6. To connect on a more personal level.
If you can, think back to a customer story that truly resonated with you. Who was the person? What did you like about their tale? What motivated you to learn more or take action? Most of the time, this form of marketing is most effective when we reach people on a personal, intimate and relatable level.
As Dettmer puts it, video and animation illustrate that a brand isn’t just a faceless corporation but a company with values, intention and perspective:
For some brands, it’s a great opportunity to let their guard down a little and have some fun. For others, it’s a great opportunity to make a powerful emotional connection that may not come through from their other branding materials.
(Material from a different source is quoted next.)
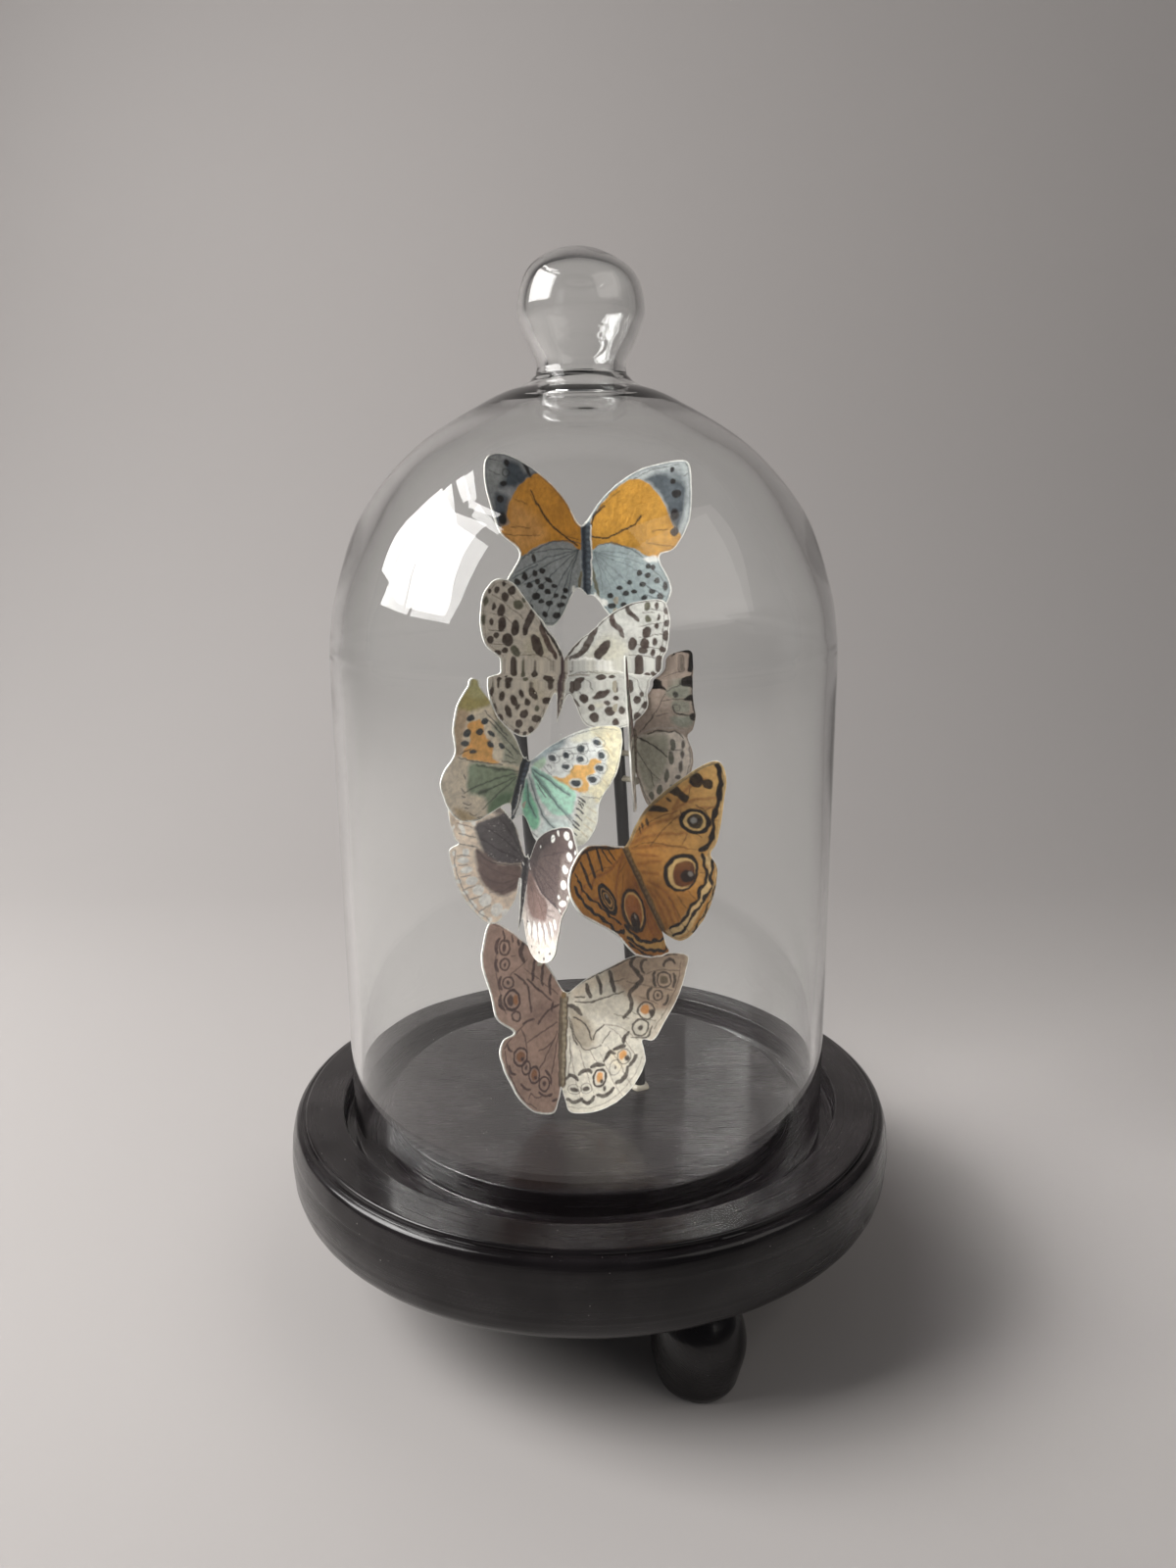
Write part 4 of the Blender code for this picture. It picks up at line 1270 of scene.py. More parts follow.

Any time you can elicit an emotion or even just a laugh from a viewer, you’re making a stronger connection.
7. To provide a behind-the-scenes look.
When you’re working with a brand, it’s your job as a content creator to tell them how to be cooler. While it seems simple, it’s not always easy. And part of building that ‘awesome’ factor is to create some mystique behind the scenes. What is it like to work at this company? Why would someone want to be associated with it? How are they better than the other noise in the industry?
People not only want to see your products and services, but they also want to see what your brand is about. A good culture video can reinforce a brand for recruiting and during the sales process. It gives prospective hires a look into the environment and culture of your company and customers can get an idea of who they are working with.